If you’re one of the few cynics out there who think that Le has gone Hollywood, the above statements should clear up that misconception immediately. But what about the lifelong martial artist’s family? You’ve got to assume that they wouldn’t mind if he decided to make acting his full-time job, and does knowing that he is willing to walk through fire to compete and win make the idea of him continuing to fight even harder?

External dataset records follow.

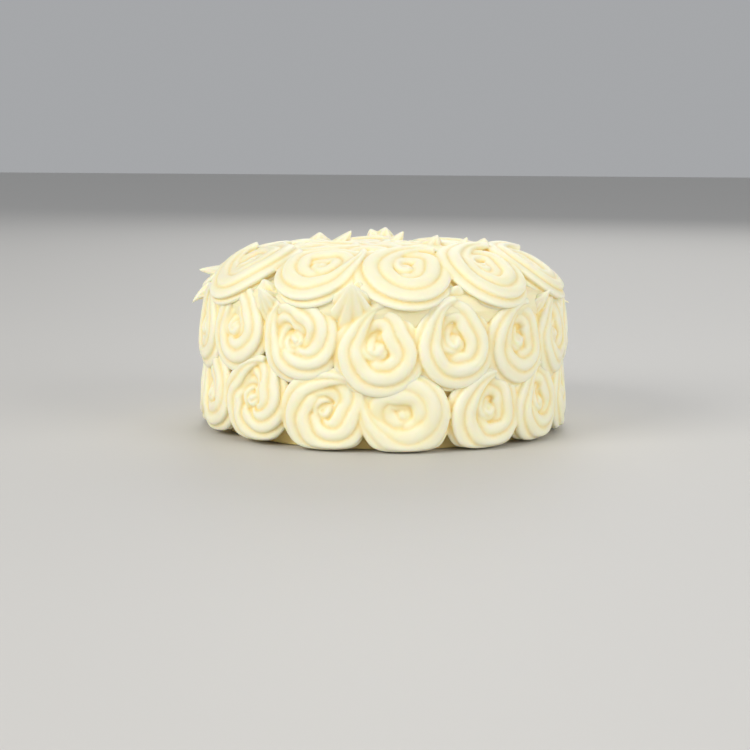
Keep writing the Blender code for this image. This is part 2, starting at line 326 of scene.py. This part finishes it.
# Sweeps a star along every line: a round section whose ridges keep the nozzle's own direction
def buildRopeTree():
    tree = bpy.data.node_groups.new("pipedRope", "GeometryNodeTree")
    tree.interface.new_socket("Geometry", in_out="INPUT", socket_type="NodeSocketGeometry")
    for name, kind in (("Points Around", "Int"), ("Ridges", "Int"), ("Groove Sharpness", "Float")):
        tree.interface.new_socket(name, in_out="INPUT", socket_type="NodeSocket" + kind)
    tree.interface.new_socket("Frosting", in_out="INPUT", socket_type="NodeSocketMaterial")
    tree.interface.new_socket("Geometry", in_out="OUTPUT", socket_type="NodeSocketGeometry")
    given = addNode(tree, "NodeGroupInput").outputs
    result = addNode(tree, "NodeGroupOutput").inputs
    link = tree.links.new

    lines = addNode(tree, "GeometryNodeMeshToCurve")
    link(given["Geometry"], lines.inputs["Mesh"])
    section = addNode(tree, "GeometryNodeCurvePrimitiveCircle", mode="RADIUS")
    section.inputs["Radius"].default_value = mm
    link(given["Points Around"], section.inputs["Resolution"])
    factor = addNode(tree, "GeometryNodeSplineParameter").outputs["Factor"]
    marked = addNode(tree, "GeometryNodeStoreNamedAttribute", data_type="FLOAT", domain="POINT")
    marked.inputs["Name"].default_value = "around"
    link(section.outputs["Curve"], marked.inputs["Geometry"])
    link(calculate(tree, "MULTIPLY", factor, math.tau), marked.inputs["Value"])
    sweep = addNode(tree, "GeometryNodeCurveToMesh")
    sweep.inputs["Fill Caps"].default_value = True
    link(lines.outputs["Curve"], sweep.inputs["Curve"])
    link(marked.outputs["Geometry"], sweep.inputs["Profile Curve"])

    around = readField(tree, "around")
    phase = calculate(tree, "SUBTRACT", around, readField(tree, "turned"))
    halfRidges = calculate(tree, "MULTIPLY", given["Ridges"], 0.5)
    wave = calculate(tree, "COSINE", calculate(tree, "MULTIPLY", phase, halfRidges))
    wave = calculate(tree, "ABSOLUTE", wave)
    crest = calculate(tree, "POWER", wave, given["Groove Sharpness"])
    groove = calculate(tree, "SUBTRACT", 1.0, crest)
    star = calculate(tree, "SUBTRACT", 1.0, calculate(tree, "MULTIPLY", groove, readField(tree, "ridge")))
    halfWide = calculate(tree, "MULTIPLY", readField(tree, "wide"), 0.5)
    halfHigh = calculate(tree, "MULTIPLY", readField(tree, "high"), 0.5)
    across = calculate(tree, "MULTIPLY", star, calculate(tree, "COSINE", around))
    across = calculate(tree, "MULTIPLY", halfWide, across)
    above = calculate(tree, "MULTIPLY", star, calculate(tree, "SINE", around))
    above = calculate(tree, "MULTIPLY", halfHigh, above)
    above = calculate(tree, "ADD", above, halfHigh)
    sideways = calculateVector(tree, "SCALE", readField(tree, "side", "FLOAT_VECTOR"), scale=across)
    upwards = calculateVector(tree, "SCALE", readField(tree, "up", "FLOAT_VECTOR"), scale=above)
    spot = calculateVector(tree, "ADD", readField(tree, "centre", "FLOAT_VECTOR"), sideways)
    spot = calculateVector(tree, "ADD", spot, upwards)
    move = addNode(tree, "GeometryNodeSetPosition")
    link(sweep.outputs["Mesh"], move.inputs["Geometry"])
    link(spot, move.inputs["Position"])
    real = addNode(tree, "GeometryNodeRealizeInstances")
    link(move.outputs["Geometry"], real.inputs["Geometry"])
    paint = addNode(tree, "GeometryNodeSetMaterial")
    link(real.outputs["Geometry"], paint.inputs["Geometry"])
    link(given["Frosting"], paint.inputs["Material"])
    link(paint.outputs["Geometry"], result["Geometry"])
    return tree


def setTreeInputs(modifier, values):
    for item in modifier.node_group.interface.items_tree:
        if item.item_type == "SOCKET" and item.in_out == "INPUT" and item.name in values:
            modifier[item.identifier] = values[item.name]


# The object's evaluated mesh, with its modifiers gone
def plainMesh(obj):
    bpy.context.view_layer.update()
    graph = bpy.context.evaluated_depsgraph_get()
    mesh = bpy.data.meshes.new_from_object(obj.evaluated_get(graph))
    obj.modifiers.clear()
    obj.data = mesh
    return obj


def triangleCount(mesh):
    return sum(len(face.vertices) - 2 for face in mesh.polygons)


baseLook = {
    "soft": 5.0 * mm,  # frosting lower than this is squeezed up
    "press": 0.45 * mm,
}


# Presses what would hang below the base up against it, softly
def settle(piece):
    soft = baseLook["soft"]
    mesh = piece.data
    spots = np.empty(len(mesh.vertices) * 3)
    mesh.vertices.foreach_get("co", spots)
    height = spots[2::3]
    low = height < soft
    height[low] = soft * np.exp((height[low] - soft) / soft)
    height[low] -= baseLook["press"] * (1 - height[low] / soft)
    mesh.vertices.foreach_set("co", spots)
    mesh.update()


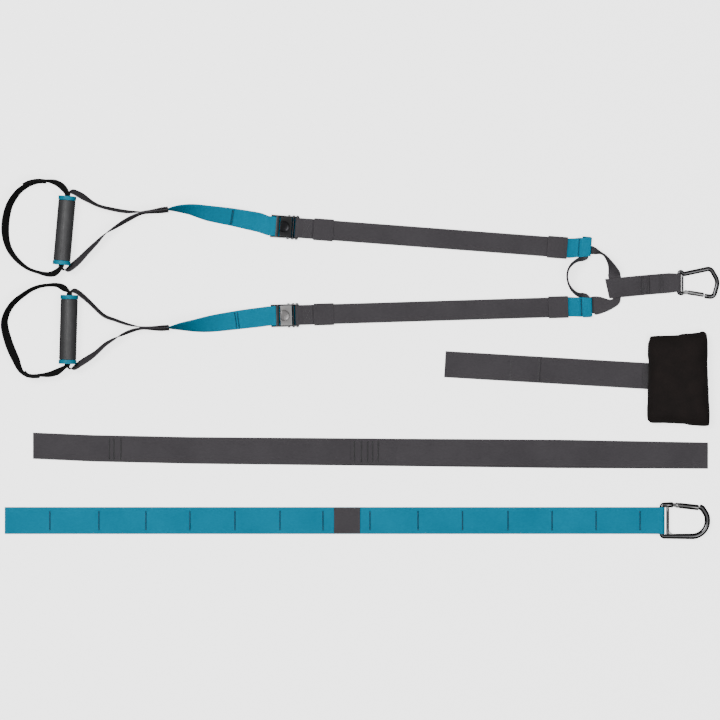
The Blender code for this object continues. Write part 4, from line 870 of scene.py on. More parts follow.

“My wife Suzanne, she supports me one hundred percent,” said Le. “I’m sure no one’s wife wants to see them get beat up or come home with a limp or a broken nose – or in my case, three of them (Laughs), but I’ve got complete support. My mom, I think she’s gonna skip out on this one; she says that she’s a little too old for this and her heart might not be able to handle it, so I understand. I think it’s my first fight that she’s not gonna be at, but I’m just gonna get going there, fight my heart out, and do my best.”
We expect nothing less from Le, one of the game’s most exciting fighters and best ambassadors. Yet what may be the scariest part about seeing the Sanshou master still competing at 40 is that he says he’s not done getting better.
“I’m always a student of martial arts and MMA,” he said. “You can never stop learning, and once you think you’ve learned everything, that’s when it kinda goes downhill. I basically feel like you always can learn, and if you keep an open mind, you can always improve.”